Objective: Reproduce the entire listing word for word.

::: Stored data :::

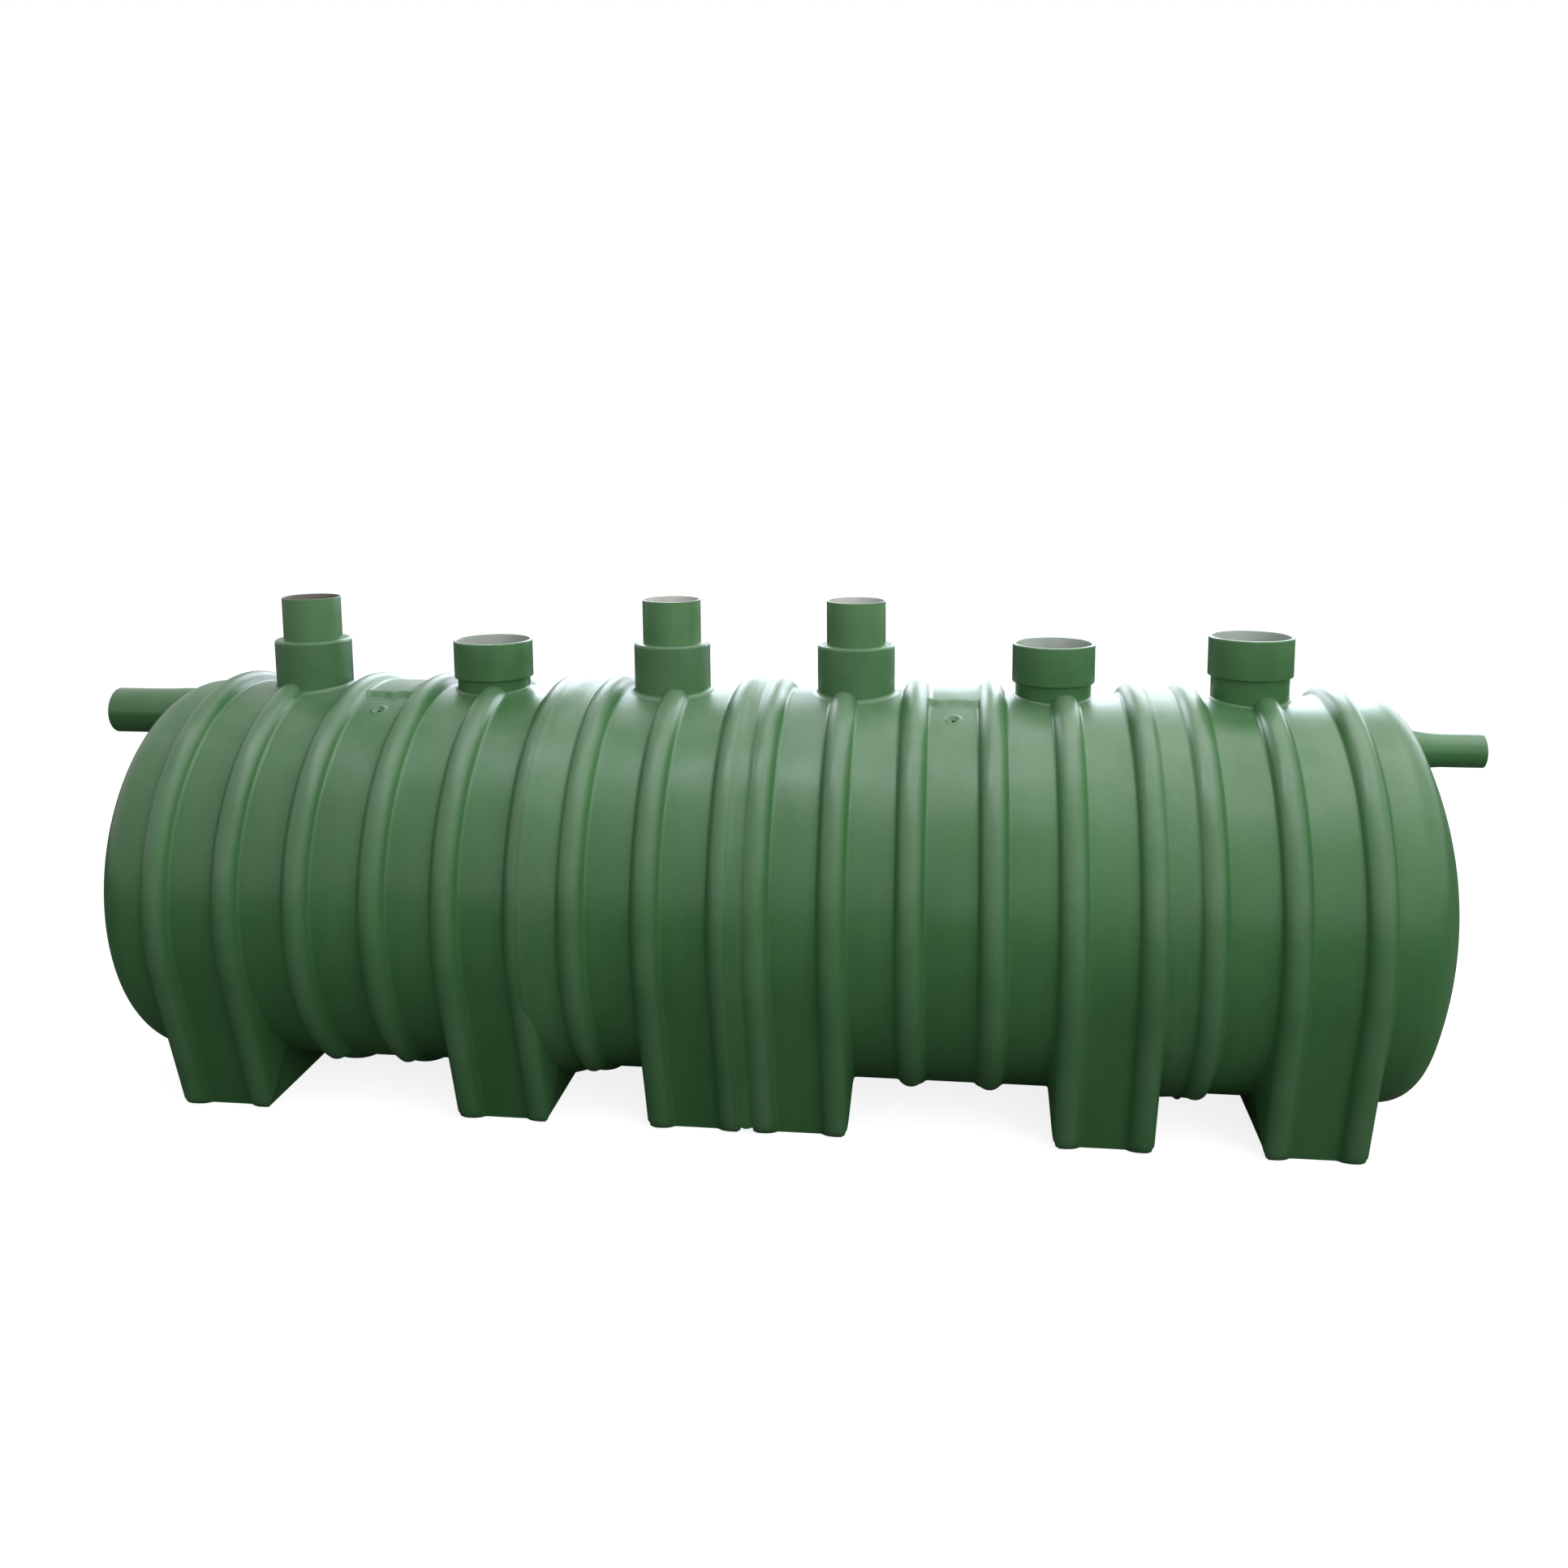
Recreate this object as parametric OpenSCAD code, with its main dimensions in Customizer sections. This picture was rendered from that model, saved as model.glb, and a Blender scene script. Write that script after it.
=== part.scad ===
// Horizontal septic tank of moulded glass-fibre laminate.
// Two long and two short ribbed modules, domed ends, moulded feet, six crown openings.
// X runs along the tank from inlet to outlet, Z is up, the feet rest on Z = 0.

/* [Barrel] */
// Outside radius of the barrel
barrel_r = 660; // [640:1:680]
// Thickness of the laminate
wall = 8; // [6:0.5:10]
// Height of the barrel's underside above the ground
ground_gap = 43; // [42:1:100]

/* [Modules] */
// Distance between neighbouring ribs
rib_pitch = 236.5; // [230:0.5:260]
// Distance between the two ribs beside a lifting pad
lift_bay = 251; // [248:1:290]
// Length of barrel outside a module's last rib
end_stub = 51; // [51:1:70]
// Length of barrel ahead of a short module's first rib
long_stub = 116; // [110:1:160]

/* [Ribs] */
// Height of a rib above the barrel
rib_h = 38; // [30:1:40]
// Width of a rib at the barrel, without its fillets
rib_w = 90; // [84:1:92]
// Radius of the fillet beside a rib
rib_fillet = 12; // [8:1:14]

/* [Joint wraps] */
// Height of the wrap over a joint between two ribs that stand apart
wide_wrap_h = 16; // [10:1:22]
// Height of the wrap that fills the valley between two close ribs
valley_wrap_h = 30; // [24:1:33]

/* [Domed ends] */
// Straight skirt of a dome
dome_skirt = 60; // [50:1:80]
// Radius of a dome's crown
dome_crown_r = 1262; // [1180:1:1320]
// Radius of a dome's knuckle
dome_knuckle_r = 114; // [100:1:130]

/* [Feet] */
// Slope of a foot's sides from the vertical, in degrees
foot_draft = 17; // [15:0.5:19]
// Reach of a foot past the middle of its outer ribs
foot_overhang = 46; // [44:1:47]
// How far a foot's side stands out from the barrel where it is bonded on
foot_lap = 3; // [2.5:0.5:5]

/* [Crown openings] */
// Distance of a crown opening from its rib, towards the middle of its module
turret_shift = 31; // [20:1:40]
// Outside radius of the closed collars
collar_r = 131; // [125:1:136]
// Height of the closed collars above the crown
collar_h = 167; // [150:1:200]
// Outside radius of the riser pipes
riser_r = 100; // [95:1:105]
// Wall of the riser pipes
riser_wall = 5; // [4:0.5:6]
// Height of the riser pipes above their collars
riser_h = 148; // [100:1:300]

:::

Expected answer:
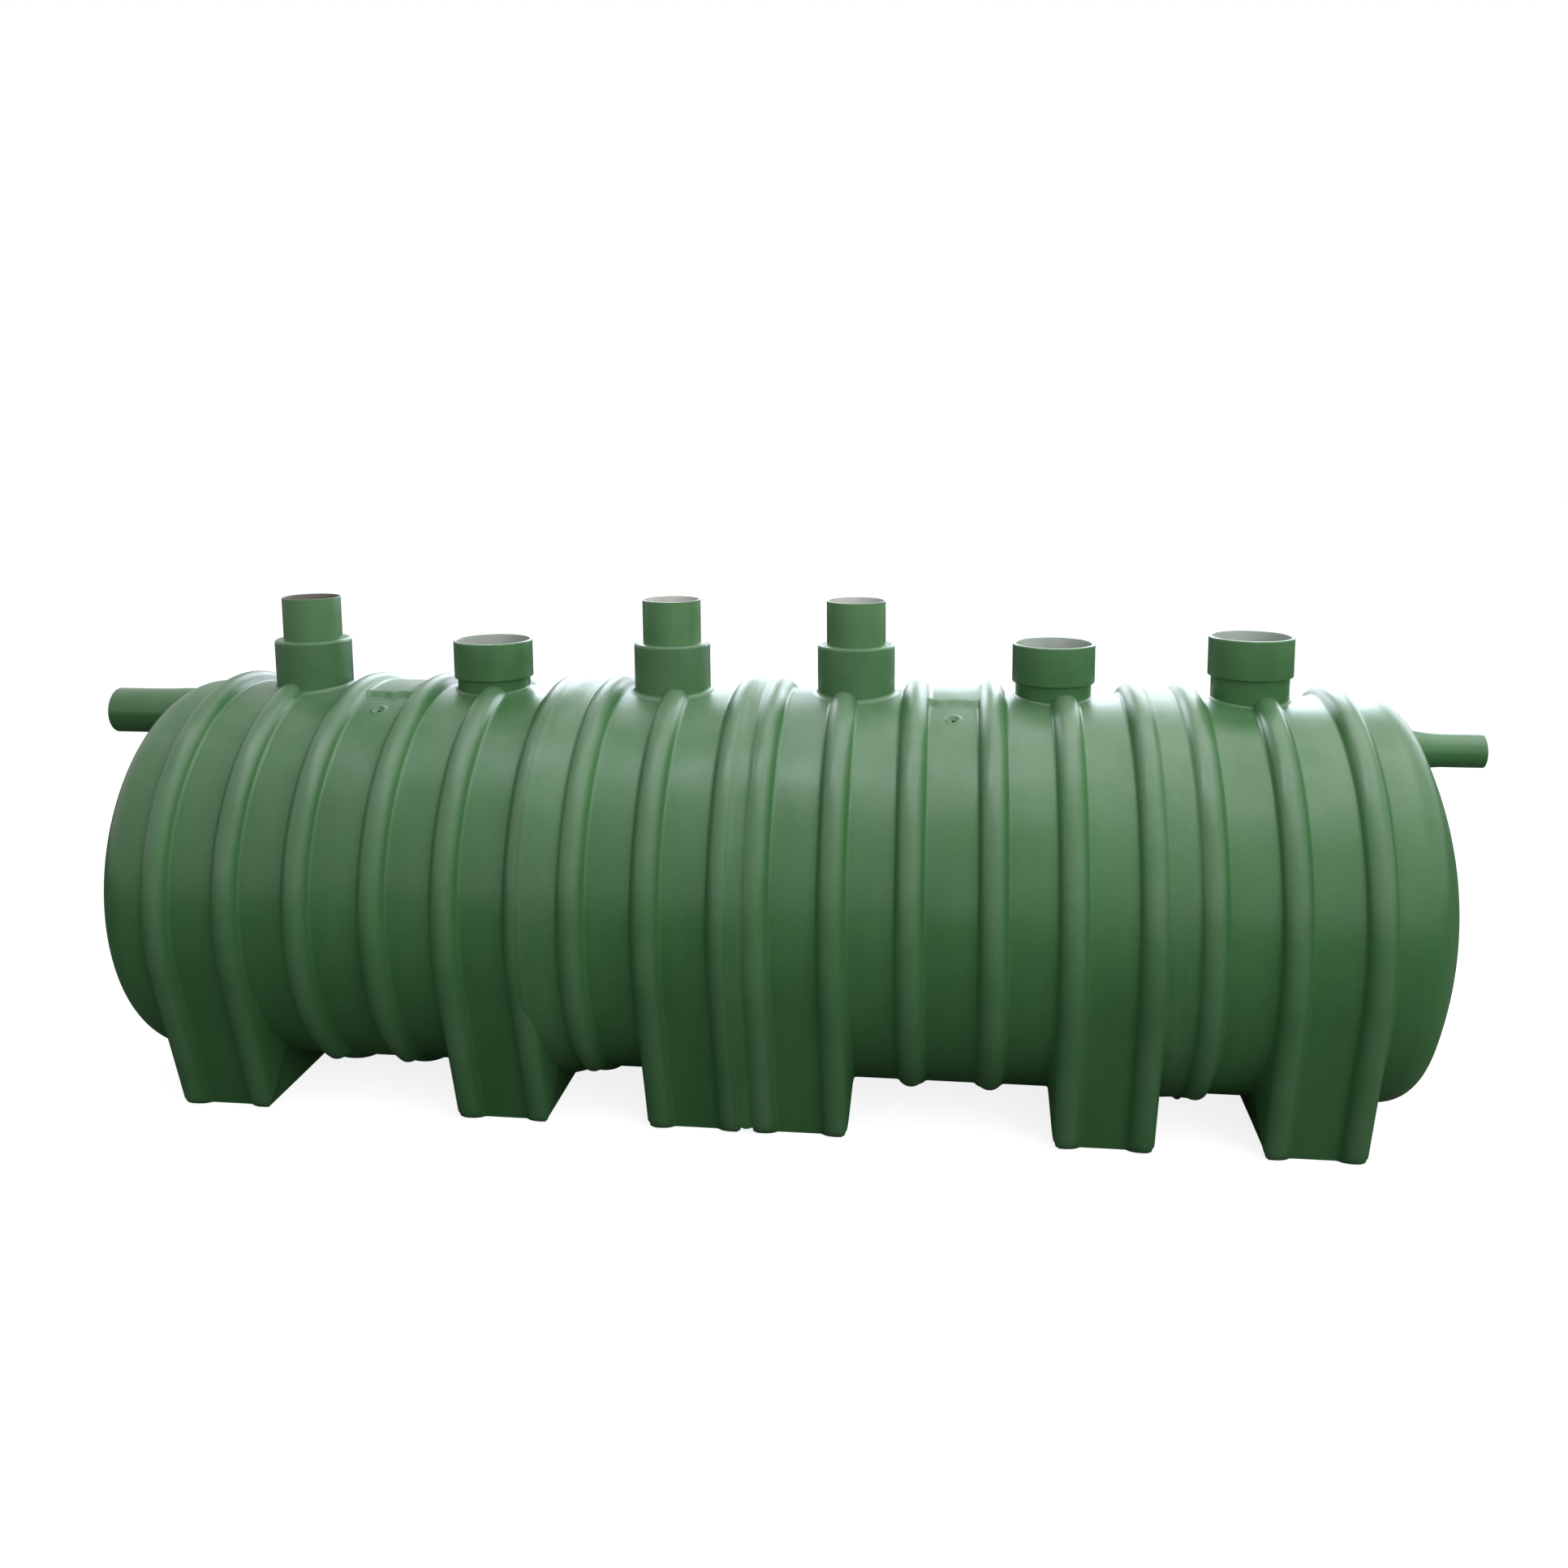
Recreate this object as parametric OpenSCAD code, with its main dimensions in Customizer sections. This picture was rendered from that model, saved as model.glb, and a Blender scene script. Write that script after it.
=== part.scad ===
// Horizontal septic tank of moulded glass-fibre laminate.
// Two long and two short ribbed modules, domed ends, moulded feet, six crown openings.
// X runs along the tank from inlet to outlet, Z is up, the feet rest on Z = 0.

/* [Barrel] */
// Outside radius of the barrel
barrel_r = 660; // [640:1:680]
// Thickness of the laminate
wall = 8; // [6:0.5:10]
// Height of the barrel's underside above the ground
ground_gap = 43; // [42:1:100]

/* [Modules] */
// Distance between neighbouring ribs
rib_pitch = 236.5; // [230:0.5:260]
// Distance between the two ribs beside a lifting pad
lift_bay = 251; // [248:1:290]
// Length of barrel outside a module's last rib
end_stub = 51; // [51:1:70]
// Length of barrel ahead of a short module's first rib
long_stub = 116; // [110:1:160]

/* [Ribs] */
// Height of a rib above the barrel
rib_h = 38; // [30:1:40]
// Width of a rib at the barrel, without its fillets
rib_w = 90; // [84:1:92]
// Radius of the fillet beside a rib
rib_fillet = 12; // [8:1:14]

/* [Joint wraps] */
// Height of the wrap over a joint between two ribs that stand apart
wide_wrap_h = 16; // [10:1:22]
// Height of the wrap that fills the valley between two close ribs
valley_wrap_h = 30; // [24:1:33]

/* [Domed ends] */
// Straight skirt of a dome
dome_skirt = 60; // [50:1:80]
// Radius of a dome's crown
dome_crown_r = 1262; // [1180:1:1320]
// Radius of a dome's knuckle
dome_knuckle_r = 114; // [100:1:130]

/* [Feet] */
// Slope of a foot's sides from the vertical, in degrees
foot_draft = 17; // [15:0.5:19]
// Reach of a foot past the middle of its outer ribs
foot_overhang = 46; // [44:1:47]
// How far a foot's side stands out from the barrel where it is bonded on
foot_lap = 3; // [2.5:0.5:5]

/* [Crown openings] */
// Distance of a crown opening from its rib, towards the middle of its module
turret_shift = 31; // [20:1:40]
// Outside radius of the closed collars
collar_r = 131; // [125:1:136]
// Height of the closed collars above the crown
collar_h = 167; // [150:1:200]
// Outside radius of the riser pipes
riser_r = 100; // [95:1:105]
// Wall of the riser pipes
riser_wall = 5; // [4:0.5:6]
// Height of the riser pipes above their collars
riser_h = 148; // [100:1:300]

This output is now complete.